I guess my question really is: is dogma inherently bad? Should we avoid all dogmas at all costs? Because if your answer to that is ‘yes’, then I am not sure what basis we would have for even being interested in what the New Testament says. Isn’t the canon of the New Testament its own kind of dogma? 

And, in a sense, isn’t the belief that the right way to read the New Testament is narrative-historically itself a dogma?


I was entirely tracking and affirming with you, and think I would enjoy this work. But then, in the last few paragraphs a fundamentalist hermeneutic seems to emerge (anticipated timing must trump the anticipated nature of prophetic fulfilment). I would presume this is in order to rescue the New Testament from ridicule, but by most measures of Evangelicalism, endorsing Sparks and Enns already put you outside the more conservative element that would be discomforted by the idea of post-exilic covenant construction, ex eventu “prophecy”, etc., so I assume that is not it.

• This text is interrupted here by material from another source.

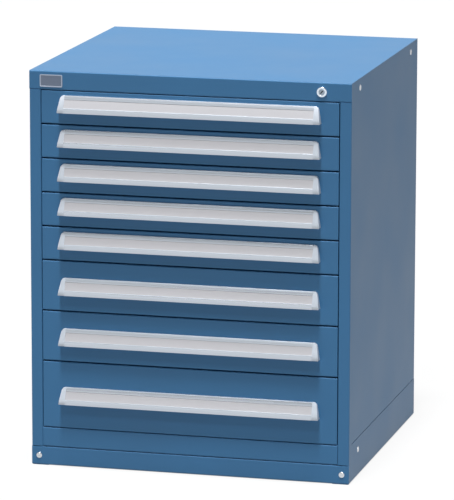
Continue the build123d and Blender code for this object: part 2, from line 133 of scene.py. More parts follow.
class CabinetColours(bpy.types.PropertyGroup):
    """Colour of each finish."""

    paint: FloatVectorProperty(
        name="Paint",
        description="Powder coat on all the sheet steel",
        subtype="COLOR",
        min=0,
        max=1,
        default=(0.047, 0.184, 0.380),
    )
    aluminium: FloatVectorProperty(
        name="Aluminium",
        description="Anodised handle extrusions",
        subtype="COLOR",
        min=0,
        max=1,
        default=(0.60, 0.655, 0.725),
    )
    label: FloatVectorProperty(
        name="Label strip",
        description="Blank card behind the clear cover in each handle",
        subtype="COLOR",
        min=0,
        max=1,
        default=(0.54, 0.54, 0.57),
    )
    plastic: FloatVectorProperty(
        name="End caps",
        description="Moulded caps on the handles' ends",
        subtype="COLOR",
        min=0,
        max=1,
        default=(0.62, 0.68, 0.76),
    )
    zinc: FloatVectorProperty(
        name="Zinc",
        description="Plated rails, uprights, carriages, screws and bolts",
        subtype="COLOR",
        min=0,
        max=1,
        default=(0.66, 0.69, 0.72),
    )
    chrome: FloatVectorProperty(
        name="Chrome",
        description="Ring of the lock",
        subtype="COLOR",
        min=0,
        max=1,
        default=(0.72, 0.80, 0.88),
    )
    nickel: FloatVectorProperty(
        name="Nickel",
        description="Face of the lock's plug",
        subtype="COLOR",
        min=0,
        max=1,
        default=(0.30, 0.36, 0.43),
    )
    # Painted shade: near-black in the key's slot, standing in for the shade on its unlit brass.
    keyway: FloatVectorProperty(
        name="Keyway",
        description="Unlit brass inside the key's slot",
        subtype="COLOR",
        min=0,
        max=1,
        default=(0.020, 0.022, 0.026),
    )
    nylon: FloatVectorProperty(
        name="Nylon",
        description="Guides of the lock bar, and the rollers",
        subtype="COLOR",
        min=0,
        max=1,
        default=(0.020, 0.021, 0.023),
    )
    plate: FloatVectorProperty(
        name="Nameplate",
        description="Rim of the bare plate on the header",
        subtype="COLOR",
        min=0,
        max=1,
        default=(0.40, 0.46, 0.56),
    )
    enamel: FloatVectorProperty(
        name="Plate field",
        description="Enamel inside the nameplate's rim",
        subtype="COLOR",
        min=0,
        max=1,
        default=(0.16, 0.20, 0.28),
    )


class CabinetSurfaces(bpy.types.PropertyGroup):
    """Grain, gloss and wear."""

    paint_roughness: FloatProperty(
        name="Paint roughness",
        description="Middle roughness of the powder coat",
        subtype="FACTOR",
        min=0,
        max=1,
        default=0.46,
    )
    peel: FloatProperty(
        name="Orange peel",
        description="Height of the powder coat's fine ripple",
        unit="LENGTH",
        min=0,
        default=0.00002,
    )
    aluminium_roughness: FloatProperty(
        name="Aluminium roughness",
        description="Middle roughness of the handles",
        subtype="FACTOR",
        min=0,
        max=1,
        default=0.30,
    )
    wear: FloatProperty(
        name="Wear",
        description="How far dust and rubbed places show",
        subtype="FACTOR",
        min=0,
        max=1,
        default=0.25,
    )


class CabinetSizes(bpy.types.PropertyGroup):
    """Sizes of the trim that the looks add or round off."""

    handle_top: FloatProperty(
        name="Handle top",
        description="How far the handle's top edge stands out from the drawer",
        unit="LENGTH",
        default=0.0045,
    )
    handle_lip: FloatProperty(
        name="Handle lip",
        description="Height of the upright lip at the handle's foot",
        unit="LENGTH",
        default=0.0105,
    )
    handle_wall: FloatProperty(
        name="Handle wall",
        description="Thickness of the handle's extrusion",
        unit="LENGTH",
        default=0.0022,
    )
    handle_leg: FloatProperty(
        name="Handle leg",
        description="Height of the leg that lies on the drawer's front",
        unit="LENGTH",
        default=0.0245,
    )
    groove_top: FloatProperty(
        name="Groove top",
        description="From the handle's top edge down to the label groove",
        unit="LENGTH",
        default=0.008,
    )
    groove_depth: FloatProperty(
        name="Groove depth",
        description="Depth of the label groove",
        unit="LENGTH",
        default=0.0012,
    )
    groove_lip: FloatProperty(
        name="Groove lip",
        description="How far the groove's edges reach over the label strip",
        unit="LENGTH",
        default=0.0009,
    )
    label_thickness: FloatProperty(
        name="Label thickness",
        description="Card and clear cover together",
        unit="LENGTH",
        default=0.0005,
    )
    cap_slope: FloatProperty(
        name="Cap slope",
        description="How far an end cap leans in towards its top",
        unit="LENGTH",
        default=0.0065,
    )
    cap_corner: FloatProperty(
        name="Cap corner",
        description="Rounding of an end cap's upper corner",
        unit="LENGTH",
        default=0.008,
    )
    cap_edge: FloatProperty(
        name="Cap edge",
        description="Rounding of an end cap's other edges",
        unit="LENGTH",
        default=0.0012,
    )
    metal_edge: FloatProperty(
        name="Metal edge",
        description="Rounding of the edges of handles, bars, runners and the nameplate",
        unit="LENGTH",
        default=0.0004,
    )
    shank_radius: FloatProperty(
        name="Shank radius",
        description="Radius of a screw's shank, and half the width of a bolt's neck",
        unit="LENGTH",
        default=0.003,
    )
    screw_slot: FloatProperty(
        name="Screw slot",
        description="Width of the driver slot",
        unit="LENGTH",
        default=0.0016,
    )
    screw_slot_depth: FloatProperty(
        name="Screw slot depth",
        description="Depth of the driver slot at the middle of the head",
        unit="LENGTH",
        default=0.0009,
    )
    plug_radius: FloatProperty(
        name="Plug radius",
        description="Radius of the lock's turning plug",
        unit="LENGTH",
        default=0.0065,
    )
    lock_flange: FloatProperty(
        name="Lock flange",
        description="How far the lock's ring stands out from the header",
        unit="LENGTH",
        default=0.0035,
    )
    keyway_width: FloatProperty(
        name="Keyway width",
        description="Width of the key's slot",
        unit="LENGTH",
        default=0.0022,
    )
    keyway_height: FloatProperty(
        name="Keyway height",
        description="Length of the key's slot across the plug",
        unit="LENGTH",
        default=0.009,
    )
    keyway_depth: FloatProperty(
        name="Keyway depth",
        description="How deep the key's slot goes",
        unit="LENGTH",
        default=0.006,
    )
    keyway_turn: FloatProperty(
        name="Keyway turn",
        description="Turn of the key's slot from the upright, towards the right",
        subtype="ANGLE",
        default=math.radians(40),
    )
    plate_rim: FloatProperty(
        name="Plate rim",
        description="Width of the raised rim round the nameplate",
        unit="LENGTH",
        default=0.0022,
    )
    plate_field: FloatProperty(
        name="Plate field",
        description="How deep the nameplate's field lies under its rim",
        unit="LENGTH",
        default=0.0006,
    )
    plate_corner: FloatProperty(
        name="Plate corner",
        description="Rounding of the nameplate's corners",
        unit="LENGTH",
        default=0.003,
    )
    tray_sheet: FloatProperty(
        name="Tray sheet",
        description="Thickness of a drawer tray's sheet",
        unit="LENGTH",
        default=0.0012,
    )
    tray_rim: FloatProperty(
        name="Tray rim",
        description="Width of the rim turned out along a tray's sides",
        unit="LENGTH",
        default=0.005,
    )
    slot_width: FloatProperty(
        name="Divider slot",
        description="Width of each slot for a divider in a tray's sides",
        unit="LENGTH",
        default=0.007,
    )
    slot_pitch: FloatProperty(
        name="Slot pitch",
        description="From one divider slot to the next",
        unit="LENGTH",
        default=0.017,
    )
    slot_margin: FloatProperty(
        name="Slot margin",
        description="From a tray's floor and rim to its divider slots",
        unit="LENGTH",
        default=0.014,
    )
    rail_sheet: FloatProperty(
        name="Runner sheet",
        description="Thickness of the runners on a tray's sides",
        unit="LENGTH",
        default=0.002,
    )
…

So, I struggle to discern whether you are endorsing the historical critical appropriation in evangelicalism (e.g. Enns, Sparks) or a hermeneutic guided by fundamentalism (the need to justify prophetic expectation in the NT). Or, maybe applying both depending on the texts: the latter for NT eschatology, the former for most everything else?

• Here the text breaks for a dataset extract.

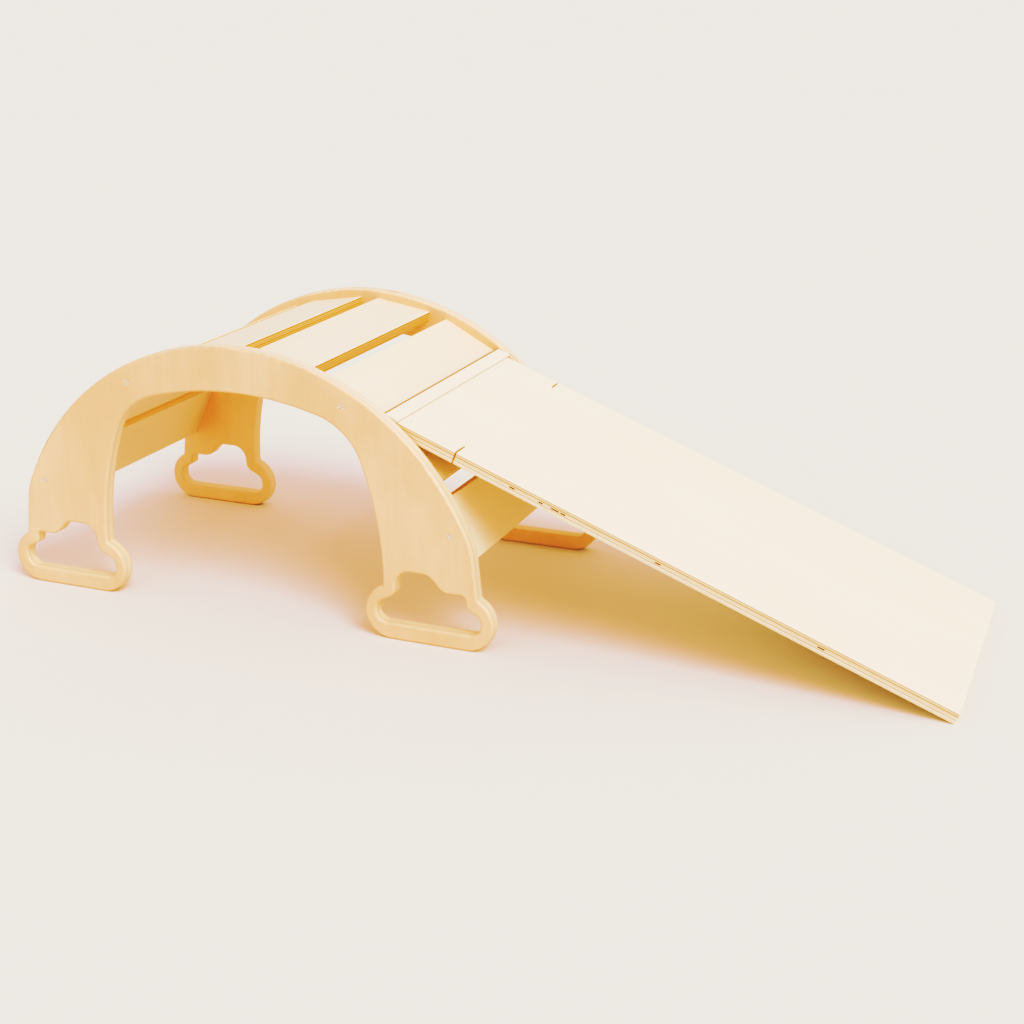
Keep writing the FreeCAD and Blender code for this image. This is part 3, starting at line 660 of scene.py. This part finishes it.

Always interesting, Andrew. Thank you.

James Metzger

It’s a good question, James. I think I would say that it is neither of the two options you suggest. On the one hand, I am less interested in historical criticism as a tool for establishing the veracity of a text than in what we might call a historical perspectivism—how is a text to be understood from its historical perspective, regardless of whether it is exactly what it claims to be. That requires historical judgments about the context of the text. We may not be able to say with certainty that Jesus gave the apocalyptic discourse as we find it in the Gospels, but we can still ask what Matthew or his community would have understood the Jesus portrayed in the Gospel to have meant if he had spoken these words.

On the other hand, I find that once the historical perspective has been established, it is very difficult to escape the conclusion that the Jesus of Matthew’s Gospel spoke prophetically about the destruction of Jerusalem and the temple as, among other things, the concrete historical vindication of his disciples. To the extent that we think that Matthew gives us reliable information about the historical Jesus, that would count as an apologetic for New Testament prophecy, and I don’t see why we shouldn’t be thankful for that. But what I personally find compelling in this is not that one prophecy or another can be defended but that the story being told—not least prophetically—coheres both with Jewish thought and history. So, yes, the credibility of the New Testament is somewhat at issue, but in narrative-historical terms rather than in the manner of the old fundamentalist defence of scripture.

What doesn’t quite add up to me here is that a number of the New Testament writers appear to have become increasingly embarrased by the delay of the parousia, culminating in 2 Peter chapter 3. It seems crystal clear to me that the writer of 2 Peter 3 (certainly not Peter himself, but a much later writer) did not consider the destruction of the temple and Jerusalem to have been the fulfillment of Jesus’ ostensible prophecy; if we want to be extremely generous and give 2 Peter a pre-70 AD date, it still seems crystal clear to me that the writer of 2 Peter 3 would certainly not have considered the coming destruction of the temple and Jerusalem to have constituted a fulfillment of Jesus’ ostensible prophecy. Would you agree or disagree Andrew? If you would agree, would you say that the writer of 2 Peter 3 held a mistaken, minority position about Jesus’ ostensible prophecy?

Much of the New Testament was written before AD 70. All of it was written before AD 311, which I think constitutes in historical terms the second horizon of eschatological judgment in the New Testament. I discussed 2 Peter briefly today in this post. It looks forward to a judgment on those who are opposing and corrupting the faith of the community addressed, as part of a wider judgment on a godless world. The language is intensely apocalyptic, but I don’t see any real problem with interpreting it as prophesying judgment on the Greek-Roman oikoumenē—much as I think Revelation prophesies divine judgment against idolatrous Rome.

bruce | Tue, 08/06/2013 - 06:00 | Permalink


Are you familiar with the works of Margaret Barker? She is the proponent of Temple Theology. She makes a distinction between first and second temple saying the first was created after Melchizedek while the second was purely Levitical. She has done a lot of research in secondary sources including the Dead Sea Scrolls to come up with her conclusion which is: we have the wrong Old Testament. It sounds very radical and controversial but some of what she writes resonates.